I actually came up with the guitar line on this one! Haha, I only point that out because it’s usually Zach. And I love what he did with it and the guitar solo, which is a couple of overdubs layered together. The middle section of the song really happened in the studio, and the “ahhh” and “hey” thing was a total in-the-moment move by Al Church, who drums for me and has his own awesome solo project and band BBGUN as well. This is a fun one to play live. I wrote the lyrics for this one after a Prince tribute party at First Avenue in Minneapolis last spring. I was guitar teching for Jeremy Ylvisaker, and it was an absolutely incredible show. We were hanging out after, and there was a dance party going on all night. So the song is from the perspective of someone who’s the life of the party at night—like many of the people there that night—and wondering if their friends are still for real in the morning. Like the rest of the album, the song is sorting out identity and connection, as an introspective lyrical idea sitting on top of more expressive musical sounds.”
This one is probably my favorite song on the record, for a lot of reasons. Recording this one took more takes than all of the other tracks, and I think we were struggling with it a little bit. But Nick encouraged us to do one more before we take a break, and everything came together. There’s this moment after the bridge where Al has this great drum fill, it was totally spontaneous and we all just loved it. And then Kate and Jennie added their vocals after we got the band track down, and it created chills they were so amazing to listen to. Jeremy helped us fill out the end of the song where it gets really fuzzy and shimmery and everything, and I still love listening to it. Really, Run is for when you’re sad, when you’re stuck, or when you just have to break down what’s holding you back. It might get a little messy and noisy, but sometimes that’s exactly what we need.
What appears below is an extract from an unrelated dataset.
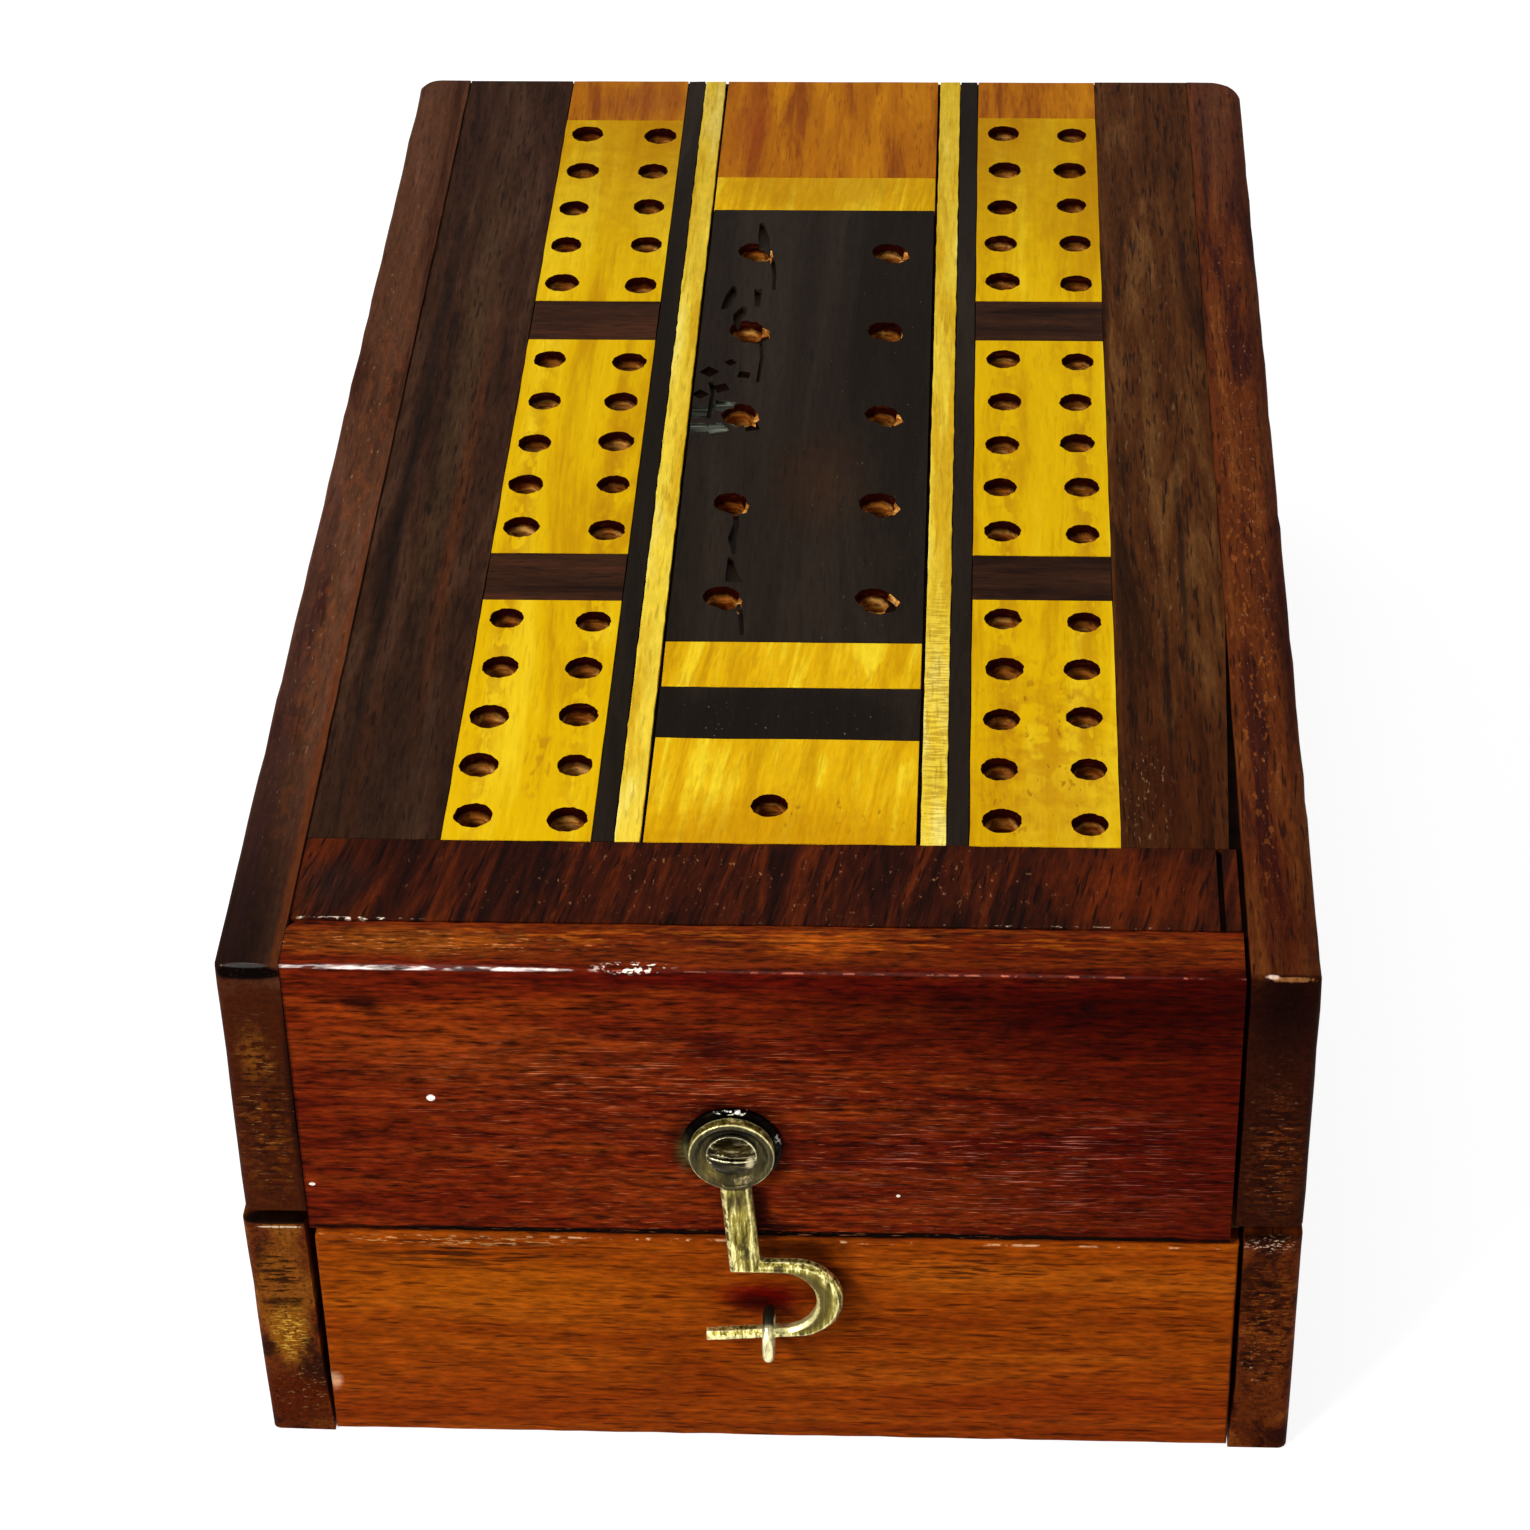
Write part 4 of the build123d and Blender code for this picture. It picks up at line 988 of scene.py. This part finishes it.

One of my favorite artists is HALEY (fka Haley Bonar), and I wrote this song while listening to her most recent record Impossible Dream. I loved the simple, repeating—and very catchy—choruses so I tried to make one myself. And I’d had this line of “take your time to take what you need” floating around for a while. Then, as I was thinking about the election and other stuff happening in the world, I was like “nothing changes if nothing changes.” Those two ideas came together, and the song built out from there. The drum sound in the beginning is actually Cooper and Al manually playing a drum machine, and then the bass line – which is so perfect for this song – is one that Cooper came up with when we were demoing stuff in the spring. In the song I ask “could I be enough for you” and I mean it—both to others and to myself. And the best part about that question is, we can answer it for ourselves if we want—who we are is always good enough.
“Places We’ll Go”
This is defiantly a song for someone, not really anyone in particular, but really for a lot of people I care about. It’s the oldest song of the bunch that’s on the record, and I really wanted to record and release it. Zach’s guitar line is beautiful, and with the exception of some slide overdubs, this is purely a live take. Listeners seem to really enjoy this song, and I’m glad it connects with people.
“Modern Man Part 1”
I was listening to Angel Olsen’s most recent record, My Woman, and was trying to come up with something like the song Intern. By the time I was writing this song Modern Man Pt 1 (well, it didn’t start as part 1—initially it was going to be one thing) I knew the record was going to be called either Modern Society or Modern Man, and I had this central concept of “What’s a man, anyway?” So I built it into a song, leaving that question as the anchor after basically lamenting a mistaken relationship. What’s cool from a production standpoint on this song, is that the vocal track is just the tape delay track—everything ran through the tape machine and through the tape delay, so we isolated just the tape delay signal on this one. Zach’s oscillating guitar things are pretty sounding too!
“Modern Man Part 2”
This was a fun one to record, especially my guitar solo. We were laughing so much listening back to it in the studio because I actually managed to come up with a catchy little thing. And then Jeremy added these laser sounding synth sounds, and we all just played quite loose with this song to begin with. And while it’s fun to play and listen to, it’s decently serious lyrically—what is a man? Why do we have to be what society, social media, etc. say we need to be? I don’t know the answer, and that’s why the last words of the record are “what is a man?”